I remember a while back I had taken a couple of E tabs with a female friend. We spent a sleepless weekend hanging out and elevating our mental states. The E tabs pranked my brain into loquacity. I talked and talked. Verbal diarrhea. So did she, but she had not reacted to the pills the same way I had, and she hadn’t consumed as much. As a result, her awareness of presence was sharper than mine. Toward the end of the weekend bender, pre-withdrawal, her demeanor had changed. She was zoning out, and crabby. Everything seemed to rub her the wrong way. Only in hindsight did I hit upon the reason for the change in her temperament. She was driven to peevishness by my excessive talking.
Women may say they want a man who shares his feelings, and who tells her things about himself, but the truth — as is often the case at the disjunct between women’s words and actions — is that women love laconic men. Men who don’t say much. Men whose default programming is to shut up rather than open up. When these men do deign to speak, women hang on their words.

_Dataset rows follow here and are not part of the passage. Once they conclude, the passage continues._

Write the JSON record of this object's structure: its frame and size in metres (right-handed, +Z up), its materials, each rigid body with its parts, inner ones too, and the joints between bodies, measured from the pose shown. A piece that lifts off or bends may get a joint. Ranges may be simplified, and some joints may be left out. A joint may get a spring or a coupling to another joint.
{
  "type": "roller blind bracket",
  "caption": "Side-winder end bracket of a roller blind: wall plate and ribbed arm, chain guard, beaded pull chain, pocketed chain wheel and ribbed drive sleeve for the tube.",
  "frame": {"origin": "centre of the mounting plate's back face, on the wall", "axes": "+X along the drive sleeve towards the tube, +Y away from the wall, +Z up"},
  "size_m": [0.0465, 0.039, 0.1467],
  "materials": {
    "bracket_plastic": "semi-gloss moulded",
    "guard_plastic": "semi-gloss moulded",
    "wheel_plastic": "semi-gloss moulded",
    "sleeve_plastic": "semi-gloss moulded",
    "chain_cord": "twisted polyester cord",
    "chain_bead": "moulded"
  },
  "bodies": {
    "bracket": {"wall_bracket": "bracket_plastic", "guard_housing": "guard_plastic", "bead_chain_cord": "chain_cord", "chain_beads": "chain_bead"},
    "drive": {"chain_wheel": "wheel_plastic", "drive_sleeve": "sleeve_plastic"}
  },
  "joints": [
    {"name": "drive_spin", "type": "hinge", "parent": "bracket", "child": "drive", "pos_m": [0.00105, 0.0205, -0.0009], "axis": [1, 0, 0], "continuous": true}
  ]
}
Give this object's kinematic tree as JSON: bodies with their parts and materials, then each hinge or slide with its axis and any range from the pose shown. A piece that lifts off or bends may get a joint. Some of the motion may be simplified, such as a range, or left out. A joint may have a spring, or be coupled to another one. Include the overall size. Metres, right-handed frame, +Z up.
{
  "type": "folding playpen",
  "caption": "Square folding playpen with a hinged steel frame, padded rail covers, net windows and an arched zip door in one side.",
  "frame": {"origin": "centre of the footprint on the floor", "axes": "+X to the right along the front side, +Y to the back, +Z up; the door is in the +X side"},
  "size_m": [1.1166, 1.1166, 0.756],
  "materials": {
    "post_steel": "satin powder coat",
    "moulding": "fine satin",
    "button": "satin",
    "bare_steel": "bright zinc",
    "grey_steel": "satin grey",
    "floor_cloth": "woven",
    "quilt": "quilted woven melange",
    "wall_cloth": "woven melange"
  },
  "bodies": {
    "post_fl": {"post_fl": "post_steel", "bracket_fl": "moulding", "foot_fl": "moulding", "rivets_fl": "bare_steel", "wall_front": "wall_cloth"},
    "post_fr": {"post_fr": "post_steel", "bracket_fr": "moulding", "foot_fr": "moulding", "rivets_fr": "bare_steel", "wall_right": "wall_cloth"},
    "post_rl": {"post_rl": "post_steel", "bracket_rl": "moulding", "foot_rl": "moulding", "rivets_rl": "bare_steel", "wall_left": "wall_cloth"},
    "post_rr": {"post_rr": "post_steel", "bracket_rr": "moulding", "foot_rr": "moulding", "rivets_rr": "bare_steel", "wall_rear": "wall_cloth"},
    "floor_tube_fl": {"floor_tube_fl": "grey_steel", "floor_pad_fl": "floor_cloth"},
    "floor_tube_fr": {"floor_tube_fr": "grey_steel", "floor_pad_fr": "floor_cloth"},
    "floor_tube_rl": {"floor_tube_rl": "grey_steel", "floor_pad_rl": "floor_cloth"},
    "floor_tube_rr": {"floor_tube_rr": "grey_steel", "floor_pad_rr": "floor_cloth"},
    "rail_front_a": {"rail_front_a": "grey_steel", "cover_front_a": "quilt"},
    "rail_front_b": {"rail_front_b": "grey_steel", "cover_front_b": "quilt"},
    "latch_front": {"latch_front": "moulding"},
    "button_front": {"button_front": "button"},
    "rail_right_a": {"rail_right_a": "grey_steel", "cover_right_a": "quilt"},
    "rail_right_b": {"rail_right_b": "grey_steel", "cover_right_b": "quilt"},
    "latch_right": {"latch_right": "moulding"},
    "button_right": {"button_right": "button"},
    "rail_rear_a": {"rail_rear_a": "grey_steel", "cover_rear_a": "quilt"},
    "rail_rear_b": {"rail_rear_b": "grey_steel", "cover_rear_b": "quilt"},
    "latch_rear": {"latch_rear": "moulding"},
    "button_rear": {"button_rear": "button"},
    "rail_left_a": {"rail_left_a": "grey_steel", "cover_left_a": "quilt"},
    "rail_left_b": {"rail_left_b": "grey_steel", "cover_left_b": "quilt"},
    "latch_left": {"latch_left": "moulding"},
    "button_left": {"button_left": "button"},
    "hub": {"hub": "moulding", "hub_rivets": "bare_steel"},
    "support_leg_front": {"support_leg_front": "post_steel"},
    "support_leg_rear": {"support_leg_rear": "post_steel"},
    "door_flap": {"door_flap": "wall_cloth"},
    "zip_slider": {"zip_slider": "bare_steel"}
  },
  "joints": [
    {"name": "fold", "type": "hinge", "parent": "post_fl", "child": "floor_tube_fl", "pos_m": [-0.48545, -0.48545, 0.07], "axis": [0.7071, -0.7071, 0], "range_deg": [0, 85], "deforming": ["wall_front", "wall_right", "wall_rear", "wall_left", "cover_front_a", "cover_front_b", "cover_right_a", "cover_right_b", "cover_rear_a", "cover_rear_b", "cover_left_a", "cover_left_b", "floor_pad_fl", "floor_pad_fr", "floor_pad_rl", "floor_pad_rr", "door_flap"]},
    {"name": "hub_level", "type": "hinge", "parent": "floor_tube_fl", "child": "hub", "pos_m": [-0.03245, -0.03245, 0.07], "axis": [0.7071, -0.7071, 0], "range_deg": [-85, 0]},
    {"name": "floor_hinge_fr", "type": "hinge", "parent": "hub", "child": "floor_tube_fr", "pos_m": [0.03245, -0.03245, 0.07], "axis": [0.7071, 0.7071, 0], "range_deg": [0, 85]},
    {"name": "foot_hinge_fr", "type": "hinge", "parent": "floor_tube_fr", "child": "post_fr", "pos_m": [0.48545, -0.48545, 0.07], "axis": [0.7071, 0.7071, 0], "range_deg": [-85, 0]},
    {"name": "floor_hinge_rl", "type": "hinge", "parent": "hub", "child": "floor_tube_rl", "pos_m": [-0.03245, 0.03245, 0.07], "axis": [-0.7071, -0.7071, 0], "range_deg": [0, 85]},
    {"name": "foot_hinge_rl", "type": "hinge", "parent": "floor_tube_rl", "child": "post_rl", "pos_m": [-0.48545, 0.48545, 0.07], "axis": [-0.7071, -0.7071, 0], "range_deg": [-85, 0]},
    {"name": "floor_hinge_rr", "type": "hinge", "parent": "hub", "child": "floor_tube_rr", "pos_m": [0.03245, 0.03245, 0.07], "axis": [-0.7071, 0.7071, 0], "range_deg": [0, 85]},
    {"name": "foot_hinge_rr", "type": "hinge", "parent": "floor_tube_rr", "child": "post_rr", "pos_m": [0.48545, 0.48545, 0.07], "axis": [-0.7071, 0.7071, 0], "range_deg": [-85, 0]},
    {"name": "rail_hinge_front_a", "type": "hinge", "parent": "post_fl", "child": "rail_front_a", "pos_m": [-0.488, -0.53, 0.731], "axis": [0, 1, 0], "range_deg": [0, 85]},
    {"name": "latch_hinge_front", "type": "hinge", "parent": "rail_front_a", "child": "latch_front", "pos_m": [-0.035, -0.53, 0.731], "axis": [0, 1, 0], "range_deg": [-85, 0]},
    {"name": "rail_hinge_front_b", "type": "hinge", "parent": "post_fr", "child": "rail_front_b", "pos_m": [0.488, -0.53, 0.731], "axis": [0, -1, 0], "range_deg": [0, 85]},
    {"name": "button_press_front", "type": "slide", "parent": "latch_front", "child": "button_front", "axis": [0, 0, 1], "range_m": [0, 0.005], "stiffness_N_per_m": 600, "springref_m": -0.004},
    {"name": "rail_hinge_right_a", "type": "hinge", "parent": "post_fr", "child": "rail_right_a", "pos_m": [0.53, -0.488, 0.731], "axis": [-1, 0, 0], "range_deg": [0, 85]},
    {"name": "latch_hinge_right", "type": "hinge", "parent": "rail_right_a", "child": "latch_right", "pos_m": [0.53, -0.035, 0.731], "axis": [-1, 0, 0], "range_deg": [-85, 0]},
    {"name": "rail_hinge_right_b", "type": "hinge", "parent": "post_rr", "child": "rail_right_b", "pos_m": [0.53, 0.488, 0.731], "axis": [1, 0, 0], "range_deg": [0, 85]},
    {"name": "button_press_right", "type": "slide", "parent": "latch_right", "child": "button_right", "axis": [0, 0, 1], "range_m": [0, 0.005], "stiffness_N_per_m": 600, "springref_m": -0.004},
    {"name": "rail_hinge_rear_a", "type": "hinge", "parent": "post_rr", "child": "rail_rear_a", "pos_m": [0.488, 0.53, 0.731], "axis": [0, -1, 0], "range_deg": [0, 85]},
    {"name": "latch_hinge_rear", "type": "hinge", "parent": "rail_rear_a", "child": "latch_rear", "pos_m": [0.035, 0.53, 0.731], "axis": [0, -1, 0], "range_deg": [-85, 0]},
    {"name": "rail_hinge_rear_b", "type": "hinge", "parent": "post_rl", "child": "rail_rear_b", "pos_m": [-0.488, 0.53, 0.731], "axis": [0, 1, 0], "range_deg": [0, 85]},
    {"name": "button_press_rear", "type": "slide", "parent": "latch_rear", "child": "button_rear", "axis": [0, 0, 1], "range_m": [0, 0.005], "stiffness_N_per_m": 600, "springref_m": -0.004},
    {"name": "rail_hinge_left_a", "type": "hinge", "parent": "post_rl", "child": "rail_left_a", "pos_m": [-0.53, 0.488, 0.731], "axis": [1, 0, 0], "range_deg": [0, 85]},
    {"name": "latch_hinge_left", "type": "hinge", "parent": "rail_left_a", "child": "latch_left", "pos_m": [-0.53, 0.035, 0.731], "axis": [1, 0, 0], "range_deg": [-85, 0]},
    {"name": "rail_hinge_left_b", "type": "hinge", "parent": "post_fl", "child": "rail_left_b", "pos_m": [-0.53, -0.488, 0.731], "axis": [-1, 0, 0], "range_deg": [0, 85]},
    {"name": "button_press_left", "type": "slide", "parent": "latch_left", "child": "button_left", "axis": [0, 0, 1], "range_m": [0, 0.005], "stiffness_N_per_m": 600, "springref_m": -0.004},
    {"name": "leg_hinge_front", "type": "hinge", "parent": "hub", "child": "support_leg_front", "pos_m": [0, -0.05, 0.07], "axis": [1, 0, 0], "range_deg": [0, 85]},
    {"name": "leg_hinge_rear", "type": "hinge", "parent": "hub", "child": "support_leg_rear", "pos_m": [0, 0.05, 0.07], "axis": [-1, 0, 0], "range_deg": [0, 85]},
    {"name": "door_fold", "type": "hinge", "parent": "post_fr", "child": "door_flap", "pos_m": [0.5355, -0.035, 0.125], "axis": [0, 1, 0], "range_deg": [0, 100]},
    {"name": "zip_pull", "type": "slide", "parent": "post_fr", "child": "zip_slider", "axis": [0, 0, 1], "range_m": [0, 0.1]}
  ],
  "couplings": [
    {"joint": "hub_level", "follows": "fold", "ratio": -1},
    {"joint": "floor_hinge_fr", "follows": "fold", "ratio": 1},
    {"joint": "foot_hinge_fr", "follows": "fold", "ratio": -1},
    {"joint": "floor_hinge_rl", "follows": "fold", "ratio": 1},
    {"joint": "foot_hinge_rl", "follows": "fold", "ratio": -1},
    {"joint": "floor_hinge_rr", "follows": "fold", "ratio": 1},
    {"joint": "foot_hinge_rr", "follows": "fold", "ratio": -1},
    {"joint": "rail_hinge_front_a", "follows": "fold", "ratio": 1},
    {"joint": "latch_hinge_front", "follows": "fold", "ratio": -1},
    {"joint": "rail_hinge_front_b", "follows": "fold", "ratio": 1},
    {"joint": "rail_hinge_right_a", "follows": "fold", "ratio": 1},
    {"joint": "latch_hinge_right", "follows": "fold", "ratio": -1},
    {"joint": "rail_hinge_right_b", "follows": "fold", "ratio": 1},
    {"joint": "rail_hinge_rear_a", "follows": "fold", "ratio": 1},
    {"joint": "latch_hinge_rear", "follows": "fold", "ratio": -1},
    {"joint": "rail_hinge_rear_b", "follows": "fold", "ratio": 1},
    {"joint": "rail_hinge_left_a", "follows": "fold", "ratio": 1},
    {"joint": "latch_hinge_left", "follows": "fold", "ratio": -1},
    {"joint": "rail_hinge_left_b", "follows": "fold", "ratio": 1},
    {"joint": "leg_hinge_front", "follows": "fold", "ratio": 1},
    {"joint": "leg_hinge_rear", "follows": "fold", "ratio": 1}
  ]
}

Women want an EF Hutton man. When EF Hutton speaks, women listen. Be an EF Hutton man.
The next time you’re on a date, remind yourself to stop talking. Step outside the moment for a second and, like a third party observer floating off to the side, focus your mind on the interaction. Listen to yourself. Are you a blabbermouth? Apply the brakes to your brain. Let it cool off. Lean back and allow her to engage you for a change. Her hindbrain will thank you.